On what made the Nets slow down in the fourth quarter, Hollins said, “We didn’t make the shots, for sure. We were just tired. Jarrett played a lot of minutes and we were still trying to come off the pick-and-roll, and then you have John Wall hawking you. It’s tough because they did a good job. They did a decent job on Brook (Lopez) by taking away some of his opportunities. He still scored 15 points, but his shooting percentage was lower because they did a much better job. They just played a better game tonight. We played a better game last night and, unfortunately for us, they had a lot more energy.”
Hollins said of playing teams on consecutive nights, “I hate to do it in the regular season, but it is what it is.”
Jarrett Jack, who had 22 points on 10-for-18 form the field (0-2 on threes), 8 assists, and 4 rebounds in 40 minutes, said of Washington shutting them down tonight, “They did a good job on the pick-and-roll coverage. And they’re definitely very, very vocal. They changed up some things from yesterday. They did a good job of limiting us to one shot per possession. They did a good job.”

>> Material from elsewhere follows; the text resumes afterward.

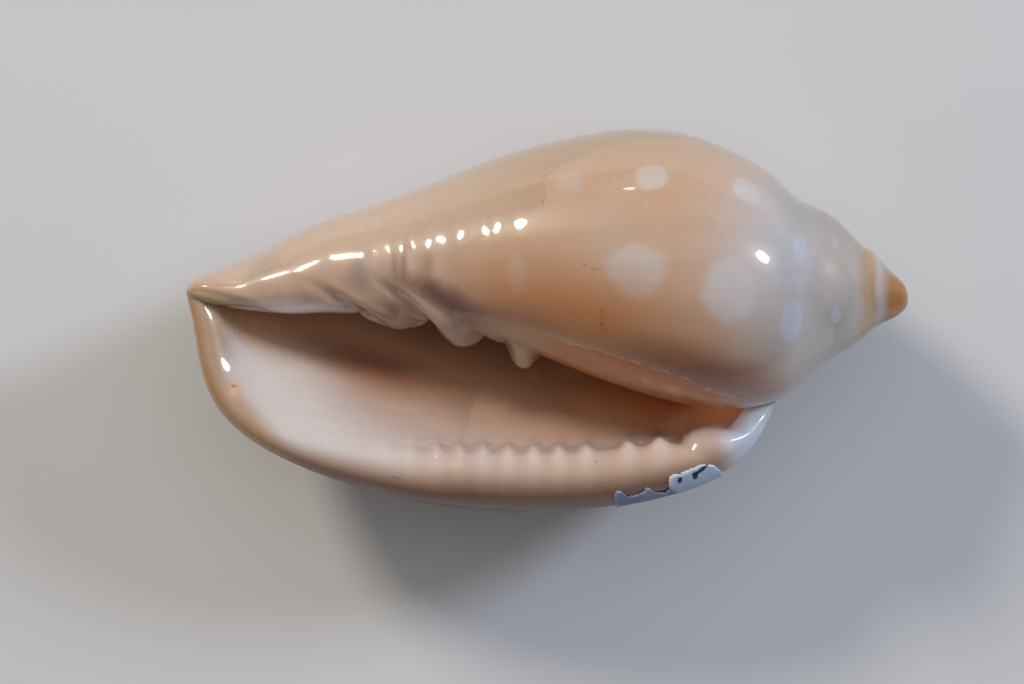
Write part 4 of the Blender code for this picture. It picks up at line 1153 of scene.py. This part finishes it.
def label_material(fleck, mottle, lay):
    """Old paper with torn, fibrous edges, a short bent stroke of ink and a dot."""
    material, nodes, shader, place = new_material("label")
    edge, torn = nodes.mark("edge"), nodes.mark("torn")
    stretched = nodes.vector("MULTIPLY", place, FIBRE_STRETCH)
    fibres = nodes.noise(stretched, scale=2.6, detail=5.0, roughness=0.7, distortion=0.6)
    colour = nodes.blend(nodes.span(fibres, *FIBRE_SHADES), PAPER_SHADE, PAPER_FACE)
    colour = nodes.blend(nodes.part(torn, TORN_COVER), colour, PAPER_TORN)
    fluff = nodes.span(nodes.part(edge, fibres), *FLUFF_EDGE)
    fluff = nodes.part(fluff, nodes.span(torn, 0.0, 1.0, 1.0, FLUFF_WHERE_TORN))
    colour = nodes.blend(fluff, colour, PAPER_EDGE)
    grime = nodes.group(mottle, Place=place, Scale=0.8, Contrast=0.2)
    colour = nodes.blend(nodes.part(grime, GRIME_COVER), colour, PAPER_GRIME)
    for centre, size, slant in INK:
        stroke = nodes.group(fleck, Place=place, Centre=tuple(lay(centre)), Size=size, Slant=slant,
                             Softness=0.15, Ragged=0.9, Grain=3.0)
        colour = nodes.blend(nodes.part(stroke, INK_COVER), colour, INK_BLACK)
    nodes.put(shader.inputs["Base Color"], colour)
    shader.inputs["Roughness"].default_value = 0.8
    nodes.relief(shader, fibres, distance=0.00003, strength=0.6)
    return material


# ---- Floor, lamps and camera -------------------------------------------------------------------------

FLOOR_SIZE = 3.0
FLOOR_PALE, FLOOR_SHADE = (0.70, 0.70, 0.70), (0.66, 0.66, 0.67)
WORLD_SEEN, WORLD_GLOW = (0.72, 0.73, 0.75), (0.10, 0.105, 0.115)
# Lamps: direction from the shell in its own axes, distance, size and power in metres and watts, colour.
# The soft lamps light the shell without a reflection of their own; the glints only show in its gloss.
SOFT_LAMPS = {
    "left": ((-0.54, 0.60, 0.59), 0.5, (0.11, 0.11), 1.3, (1.0, 0.90, 0.78)),
    "right": ((0.73, 0.37, 0.57), 0.5, (0.11, 0.11), 1.0, (0.78, 0.92, 1.15)),
    "above": ((0.05, 0.25, 0.97), 0.6, (0.70, 0.70), 1.0, (1.0, 0.97, 0.94)),
}
GLINTS = {
    "left_glint": ((-0.60, 0.57, 0.56), 0.48, (0.12, 0.085), 0.6, (1.0, 0.93, 0.80)),
    "right_glint": ((0.73, 0.37, 0.57), 0.48, (0.07, 0.07), 0.35, (0.95, 0.97, 1.0)),
    "back_glint": ((-0.15, 0.92, 0.36), 0.48, (0.03, 0.02), 0.02, (1.0, 0.95, 0.88)),
}
VIEW_CENTRE = (-2.25, -3.19, 0.0)  # where the camera looks, in the shell's axes
VIEW_WIDTH = 64.0  # width of what it sees there
LENS, SENSOR = 150.0, 36.0
NEAREST_SEEN = 0.01


def floor_material(mottle):
    """Plain pale matt board, very slightly uneven."""
    material, nodes, shader, place = new_material("floor")
    cloud = nodes.group(mottle, Place=place, Scale=0.02, Contrast=0.3)
    nodes.put(shader.inputs["Base Color"], nodes.blend(cloud, FLOOR_SHADE, FLOOR_PALE))
    shader.inputs["Roughness"].default_value = 0.9
    shader.inputs["Specular IOR Level"].default_value = 0.2
    grain = nodes.noise(place, scale=3.0, detail=3.0)
    nodes.relief(shader, grain, distance=0.00002, strength=0.3)
    return material


def make_floor(mottle):
    """A wide flat board under the shell."""
    mesh = bpy.data.meshes.new("floor")
    half = FLOOR_SIZE / 2
    corners = [(-half, -half, 0), (half, -half, 0), (half, half, 0), (-half, half, 0)]
    mesh.from_pydata(corners, [], [(0, 1, 2, 3)])
    mesh.materials.append(floor_material(mottle))
    floor = bpy.data.objects.new("floor", mesh)
    bpy.context.scene.collection.objects.link(floor)


def make_world():
    """A dim room, which the camera sees as pale as the floor."""
    world = bpy.data.worlds.new("room")
    bpy.context.scene.world = world
    world.use_nodes = True
    nodes = Nodes(world.node_tree)
    seen = nodes.add("ShaderNodeLightPath").outputs["Is Camera Ray"]
    background = world.node_tree.nodes["Background"]
    nodes.put(background.inputs["Color"], nodes.blend(seen, WORLD_GLOW, WORLD_SEEN))


def make_lamps(middle):
    """Places every lamp round the middle of the shell, facing it."""
    for name, (direction, distance, size, power, colour) in {**SOFT_LAMPS, **GLINTS}.items():
        light = bpy.data.lights.new(name, "AREA")
        light.shape = "ELLIPSE"
        light.size, light.size_y = size
        light.energy, light.color = power, colour
        lamp = bpy.data.objects.new(name, light)
        towards = (TURN @ Vector(direction)).normalized()
        lamp.location = middle + towards * distance
        lamp.rotation_euler = towards.to_track_quat("Z", "Y").to_euler()
        lamp.visible_glossy = name in GLINTS
        lamp.visible_diffuse = name in SOFT_LAMPS
        bpy.context.scene.collection.objects.link(lamp)


def make_camera(bed):
    """Looks straight into the aperture, with the coiling axis level."""
    data = bpy.data.cameras.new("camera")
    data.lens, data.sensor_width, data.clip_start = LENS, SENSOR, NEAREST_SEEN
    camera = bpy.data.objects.new("camera", data)
    distance = VIEW_WIDTH * LENS / SENSOR * MM
    aim = Vector(bed.lay(VIEW_CENTRE) * MM)
    out = TURN @ Vector((0, 0, 1))
    camera.matrix_world = Matrix.Translation(aim + out * distance) @ TURN.to_4x4()
    bpy.context.scene.collection.objects.link(camera)
    bpy.context.scene.camera = camera


def main():
    """Makes the shell, its label and what they stand on and are lit by."""
    shell = Shell(COLUMNS, ROWS_TO_CORNER, ROWS_RIM, ROWS_SPIRE, ROWS_INSIDE)
    net = shell.net()
    points, traits = soften_spire(net), np.array(net.traits)
    used = np.unique([number for face in net.faces for number in face])
    bed = Bed(points[used])
    skin = BVHTree.FromPolygons(points.tolist(), net.faces)

    fleck, mottle = fleck_group(), mottle_group()
    material = shell_material(fleck, mottle, bed.lay)
    marks = {**marks_of_shell(traits, points), **spots_over(points, skin)}
    make_piece("shell", net, bed.lay(points), material, marks)

    paper = label_net(shell)
    points, traits = np.array(paper.points), np.array(paper.traits)
    marks = {"edge": traits[:, 0], "torn": traits[:, 1]}
    make_piece("label", paper, bed.lay(points), label_material(fleck, mottle, bed.lay), marks)

    make_floor(mottle)
    make_world()
    low, high = CAD_BOX
    make_lamps((Vector(low) + Vector(high)) / 2)
    make_camera(bed)


bpy.context.scene.view_settings.view_transform = "Standard"
main()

Joe Johnson, who had 15 points (6-17 FG, 1-4 on threes), 5 assists, and 3 rebounds, said of the difference in Washington from Friday to Saturday nights, “Well, tonight, obviously, they came here looking more desperate. You know, we went into Washington last night and got a win, so we knew they were going to give their best shot today; but we played great, you know, I think just down the stretch we couldn’t get stops. We couldn’t make the shots. I thought we fought hard, but just came up a little short.”